Whilst some may consider shooting with the Sony HDR-AS50 in the UK in December as not ideal – short, dark days never being the best for photography – this did make for plenty of atmosphere. We found the still images straight out of the camera looked a bit flat on first inspection however, resembling a video grab, and therefore benefitted from an adjustment to exposure to bring more detail out of the shadows. They also benefitted from a subtle boost to saturation to bring some colour and life into the images.
Obviously shooting with the wideangle setting lends subjects that obvious fish eye effect – fine if that’s what you’re aiming for, but, if not, the marginally more restrained narrow setting is the one to opt for from the photo menu. Either way, neither are a replacement for the (better) quality you’d get from a larger, dedicated stills camera – but here the appeal is obviously the chance to get photographs that you wouldn’t normally be able to – or at least a perspective that you wouldn’t typically be able to achieve.

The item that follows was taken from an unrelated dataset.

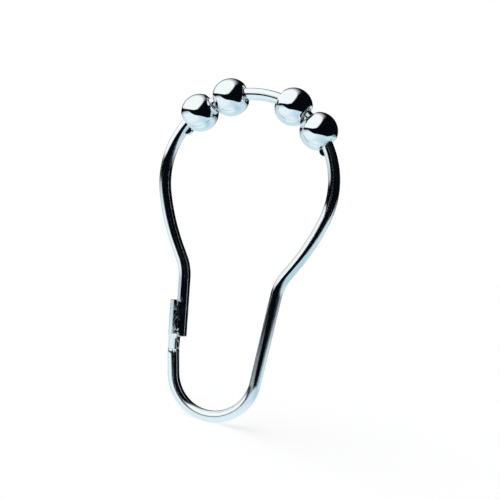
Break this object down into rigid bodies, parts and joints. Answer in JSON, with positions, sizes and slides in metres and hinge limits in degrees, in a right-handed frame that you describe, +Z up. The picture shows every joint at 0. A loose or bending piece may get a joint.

Video clip wise, the Sony HDR-AS50 is capable of delivering smooth and bright imagery with clear, natural sound despite its diminutive stature and features – in fact it undoubtedly works and functions better as a video device. For moving images, the narrow lens setting is less disorientating than the wider, fisheye effect, which by comparison is a bit of a head rush, particularly if there is motion of subject matter also involved. We have examples of both in our test report. Ultimately though the AS50 does the job it’s pitched as doing – namely delivering a record of something that you may well not risk using your smartphone or a standalone camera to film or shoot.